▶ [To be done] Tally the lines in the listing below that include "from". Answer with the count and nothing more.

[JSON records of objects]
/---

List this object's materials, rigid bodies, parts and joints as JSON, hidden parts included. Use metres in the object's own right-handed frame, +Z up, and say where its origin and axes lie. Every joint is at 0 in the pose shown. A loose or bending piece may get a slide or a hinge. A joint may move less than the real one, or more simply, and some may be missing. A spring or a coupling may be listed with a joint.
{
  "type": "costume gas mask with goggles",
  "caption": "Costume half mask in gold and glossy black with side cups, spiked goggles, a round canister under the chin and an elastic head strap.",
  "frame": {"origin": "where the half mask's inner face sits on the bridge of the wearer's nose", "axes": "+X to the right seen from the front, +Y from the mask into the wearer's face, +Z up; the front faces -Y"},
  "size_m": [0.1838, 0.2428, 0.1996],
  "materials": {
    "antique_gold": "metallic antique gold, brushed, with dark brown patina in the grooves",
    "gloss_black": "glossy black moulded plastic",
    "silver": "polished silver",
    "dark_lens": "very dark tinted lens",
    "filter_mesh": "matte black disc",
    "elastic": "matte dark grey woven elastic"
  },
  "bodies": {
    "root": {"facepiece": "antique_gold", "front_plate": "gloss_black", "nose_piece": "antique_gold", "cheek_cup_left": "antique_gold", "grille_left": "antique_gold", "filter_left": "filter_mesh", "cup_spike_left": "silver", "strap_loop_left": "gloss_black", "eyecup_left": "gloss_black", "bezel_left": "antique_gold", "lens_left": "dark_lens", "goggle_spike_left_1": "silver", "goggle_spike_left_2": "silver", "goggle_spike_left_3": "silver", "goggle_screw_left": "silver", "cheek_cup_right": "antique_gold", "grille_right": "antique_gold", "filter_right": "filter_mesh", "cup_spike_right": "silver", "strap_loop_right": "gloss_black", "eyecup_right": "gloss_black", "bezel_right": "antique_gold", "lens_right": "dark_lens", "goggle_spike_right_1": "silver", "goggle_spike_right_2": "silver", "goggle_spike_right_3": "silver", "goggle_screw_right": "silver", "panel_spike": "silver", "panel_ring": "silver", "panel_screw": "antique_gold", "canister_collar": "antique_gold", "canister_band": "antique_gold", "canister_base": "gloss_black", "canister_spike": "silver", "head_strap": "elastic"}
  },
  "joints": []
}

\---
/---

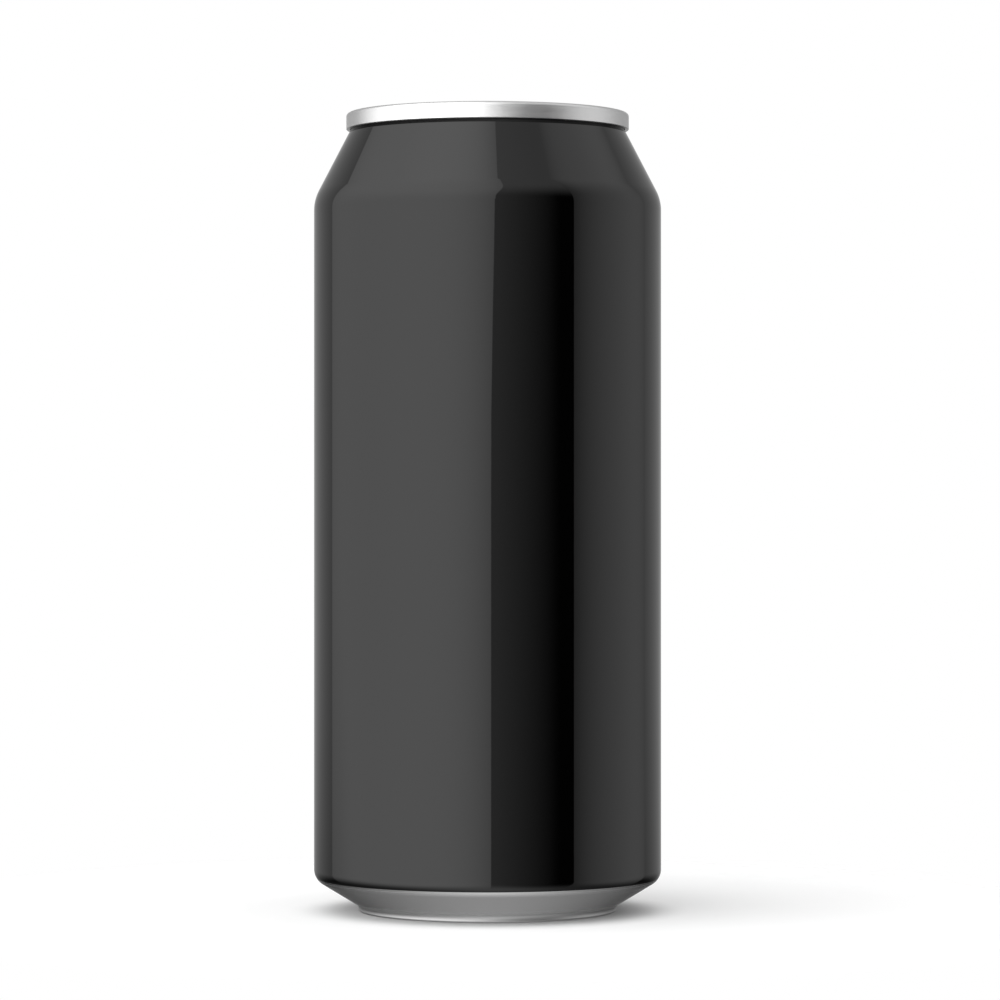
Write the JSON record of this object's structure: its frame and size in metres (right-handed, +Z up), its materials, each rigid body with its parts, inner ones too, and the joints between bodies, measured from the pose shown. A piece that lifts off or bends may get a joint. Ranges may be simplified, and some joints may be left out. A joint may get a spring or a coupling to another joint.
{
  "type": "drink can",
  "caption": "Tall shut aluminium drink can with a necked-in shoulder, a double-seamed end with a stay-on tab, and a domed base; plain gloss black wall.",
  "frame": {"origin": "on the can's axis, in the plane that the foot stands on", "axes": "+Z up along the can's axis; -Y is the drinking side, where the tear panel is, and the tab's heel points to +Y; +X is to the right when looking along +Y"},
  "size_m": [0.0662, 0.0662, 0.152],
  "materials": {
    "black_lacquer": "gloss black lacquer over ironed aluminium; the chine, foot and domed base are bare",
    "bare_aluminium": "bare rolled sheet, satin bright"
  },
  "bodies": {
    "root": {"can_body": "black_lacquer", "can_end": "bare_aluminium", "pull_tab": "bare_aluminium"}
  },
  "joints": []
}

\---
/---

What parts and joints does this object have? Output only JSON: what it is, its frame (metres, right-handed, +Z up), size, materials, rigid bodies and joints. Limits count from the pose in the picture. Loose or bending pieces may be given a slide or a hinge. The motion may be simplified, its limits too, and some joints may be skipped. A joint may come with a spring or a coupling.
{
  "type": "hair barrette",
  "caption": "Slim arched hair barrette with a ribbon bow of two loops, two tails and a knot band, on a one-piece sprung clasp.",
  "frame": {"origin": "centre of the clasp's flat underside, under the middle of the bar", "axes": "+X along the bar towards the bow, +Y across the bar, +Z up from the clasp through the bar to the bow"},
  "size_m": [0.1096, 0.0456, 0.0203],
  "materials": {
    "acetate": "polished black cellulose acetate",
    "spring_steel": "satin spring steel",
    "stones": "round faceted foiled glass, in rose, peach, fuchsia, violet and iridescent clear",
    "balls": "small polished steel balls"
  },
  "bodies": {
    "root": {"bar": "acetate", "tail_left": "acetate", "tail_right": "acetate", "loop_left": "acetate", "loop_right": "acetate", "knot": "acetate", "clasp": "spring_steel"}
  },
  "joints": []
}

\---

▶ [Task solution] 4